The argument depends on how one interprets the
following passage in al-Uqlidisi's treatise. He explains how to raise a number
by one tenth five times:
... we want to raise a
number by its tenth five times. We write down this number as usual; write it
down again below moved one place to the right; we therefore know its tenth,
which we add to it. So was have added its tenth to this number. We put the
resulting fraction in front of this number and we move it to the unit place
after marking it [with the ' sign he uses for the decimal point] thus.
We add its tenth and so on five times.
Saidan (writing in) sees in this passage that
al-Uqlidisi has fully understood the idea of decimal fractions, saying that
earlier authors:
... rather mechanically
transformed the decimal fraction obtained into the sexagesimal system, without
showing any sign of comprehension of the decimal idea. ... In all operations
where powers of ten are involved in the numerator or the denominator, [al-Uqlidisi] is
well at home.
On the other hand Rashed sees this passage rather
differently:
...
unlike al-Samawal, al-Uqlidisi never formulates the idea of completing the
sequence of powers of ten by that of their inverse after having defined the
zero power. That said, in the passage just quoted, three basic ideas emerge
whose intuitive resonance may have misled historians; what they thought was a
theoretical exposition was merely understood implicitly, and, as a result, they
have overestimated the author's contribution to decimal fractions.
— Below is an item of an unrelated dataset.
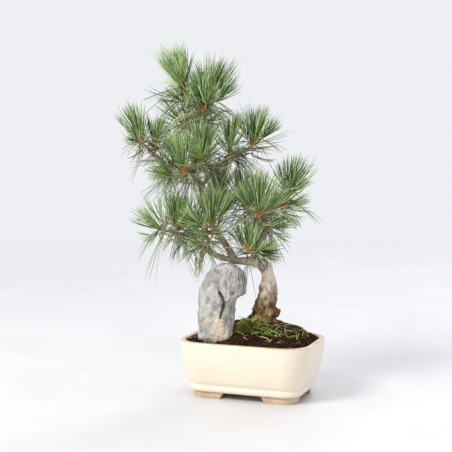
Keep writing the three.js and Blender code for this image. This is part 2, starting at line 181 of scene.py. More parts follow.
def make_floor():
    """A pale floor that fades out before its edge, so that no horizon shows."""
    bpy.ops.mesh.primitive_circle_add(vertices=96, radius=FLOOR_RADIUS, fill_type="NGON")
    floor = bpy.context.object
    floor.name = "floor"
    look = Look("floor", 0.45)
    look.paint(look.ramp(look.noise(6, 4), (0.3, (0.60, 0.60, 0.61)), (0.7, (0.66, 0.66, 0.67))))
    place = look.add("TexCoord").outputs["Object"]
    distance = look.add("VectorMath", {0: place}, operation="LENGTH").outputs["Value"]
    span = {"Value": distance, "From Min": FADE_FROM, "From Max": FADE_TO, "To Min": 1, "To Max": 0}
    fade = look.add("MapRange", span, interpolation_type="SMOOTHSTEP")
    look.links.new(fade.outputs["Result"], look.shader.inputs["Alpha"])
    floor.data.materials.append(look.material)


# ---- Materials ----

class Look:
    """A new material, with short ways to add nodes to it."""

    def __init__(self, name, roughness, specular=0.5):
        self.material = bpy.data.materials.new(name)
        self.material.use_nodes = True
        self.nodes = self.material.node_tree.nodes
        self.links = self.material.node_tree.links
        self.shader = self.nodes["Principled BSDF"]
        self.shader.inputs["Roughness"].default_value = roughness
        self.shader.inputs["Specular IOR Level"].default_value = specular

    def add(self, kind, inputs=None, **settings):
        """A node, with its settings and the values or sockets that feed its inputs."""
        node = self.nodes.new("ShaderNode" + kind)
        for key, value in settings.items():
            setattr(node, key, value)
        for key, value in (inputs or {}).items():
            socket = node.inputs[key]
            if isinstance(value, bpy.types.NodeSocket):
                self.links.new(value, socket)
            else:
                socket.default_value = (*value, 1) if socket.type == "RGBA" else value
        return node

    def place(self, stretch=(1, 1, 1)):
        found = self.add("TexCoord").outputs["Object"]
        return self.add("Mapping", {"Vector": found, "Scale": stretch}).outputs["Vector"]

    def noise(self, scale, detail=5, rough=0.55, stretch=(1, 1, 1)):
        inputs = {"Vector": self.place(stretch), "Scale": scale, "Detail": detail, "Roughness": rough}
        return self.add("TexNoise", inputs).outputs["Fac"]

    def ramp(self, factor, *stops):
        """Colours between stops; each is a position and a colour, or a grey."""
        ramp = self.add("ValToRGB", {"Fac": factor})
        elements = ramp.color_ramp.elements
        while len(elements) < len(stops):
            elements.new(0.5)
        for element, (position, colour) in zip(elements, stops):
            element.position = position
            element.color = (*colour, 1) if isinstance(colour, tuple) else (colour, colour, colour, 1)
        return ramp.outputs["Color"]

    def mix(self, factor, first, second, blend="MIX"):
        inputs = {0: factor, 6: first, 7: second}
        return self.add("Mix", inputs, data_type="RGBA", blend_type=blend).outputs[2]

    def maths(self, operation, *values):
        return self.add("Math", dict(enumerate(values)), operation=operation).outputs[0]

    def stored(self, name):
        """The three channels of a stored colour attribute."""
        colour = self.add("VertexColor", layer_name=name).outputs["Color"]
        return self.add("SeparateColor", {"Color": colour}).outputs

    def paint(self, colour):
        self.links.new(colour, self.shader.inputs["Base Color"])

    def bump(self, height, strength, depth):
        """Relief `depth` metres deep, over the relief that is already there."""
        bump = self.add("Bump", {"Height": height, "Strength": strength, "Distance": depth})
        normal = self.shader.inputs["Normal"]
        if normal.links:
            self.links.new(normal.links[0].from_socket, bump.inputs["Normal"])
        self.links.new(bump.outputs["Normal"], normal)


def grained(name, pattern, stops, roughness, specular, grain, strength, depth):
    """A look of one colour pattern, from noise settings or an attribute's name, and one grain."""
    look = Look(name, roughness, specular)
    factor = look.stored(pattern)[0] if isinstance(pattern, str) else look.noise(*pattern)
    look.paint(look.ramp(factor, *stops))
    look.bump(look.noise(*grain), strength, depth)
    return look.material


# ---- Mesh helpers ----

def new_object(name, data, material=None):
    thing = bpy.data.objects.new(name, data)
    bpy.context.scene.collection.objects.link(thing)
    if material is not None:
        data.materials.append(material)
    return thing


def place_piece(thing, slot, *nodes):
    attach(thing, "root")
    if nodes:
        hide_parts(*nodes)


def modified(thing, kind, **settings):
    """Applies one modifier to an object's mesh."""
    modifier = thing.modifiers.new(kind.lower(), kind)
    for key, value in settings.items():
        setattr(modifier, key, value)
    shaped = thing.evaluated_get(bpy.context.evaluated_depsgraph_get())
    mesh = bpy.data.meshes.new_from_object(shaped)
    thing.modifiers.clear()
    thing.data = mesh
    return thing


def remeshed(node, name, voxel):
    """A copy of a node's solid on an even mesh, for fine relief."""
    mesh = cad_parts[node].data.copy()
    mesh.materials.clear()
    return modified(new_object(name, mesh), "REMESH", mode="VOXEL", voxel_size=voxel)


def arrays(mesh):
    """A mesh's vertex places and normals as arrays."""
    places = np.empty(len(mesh.vertices) * 3, np.float32)
    normals = np.empty(len(mesh.vertices) * 3, np.float32)
    mesh.vertices.foreach_get("co", places)
    mesh.vertex_normals.foreach_get("vector", normals)
    return places.reshape(-1, 3).astype(float), normals.reshape(-1, 3).astype(float)


def store(mesh, name, values):
    """Stores three numbers a vertex as a colour attribute."""
    colour = np.ones((len(mesh.vertices), 4), np.float32)
    colour[:, :values.shape[1]] = values
    layer = mesh.color_attributes.new(name=name, type="FLOAT_COLOR", domain="POINT")
    layer.data.foreach_set("color", colour.ravel())


def shade_smooth(mesh):
    mesh.polygons.foreach_set("use_smooth", np.ones(len(mesh.polygons), bool))


def dressed(thing, places, material, slot, *nodes, **patterns):
    """Moves a piece's vertices, stores its patterns, and gives it its look and its place."""
    thing.data.vertices.foreach_set("co", places.astype(np.float32).ravel())
    thing.data.update()
    for name, channels in patterns.items():
        store(thing.data, name, np.stack(channels, 1))
    shade_smooth(thing.data)
    thing.data.materials.append(material)
    place_piece(thing, slot, *nodes)


def mesh_from(name, places, faces, smooth=True):
    mesh = bpy.data.meshes.new(name)
    mesh.from_pydata([tuple(p) for p in places], [], faces)
    if smooth:
        shade_smooth(mesh)
    mesh.update()
    return mesh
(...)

The two points of view are almost impossible to decide
between since what we are looking at is the development of the idea of decimal
fractions by different mathematicians, each contributing to its understanding.
To take a particular text as the one where the idea appears for the first time
in its entirety must always be a somewhat arbitrary decision. There is no
disagreement on the fact that al-Uqlidisi made a major step forward.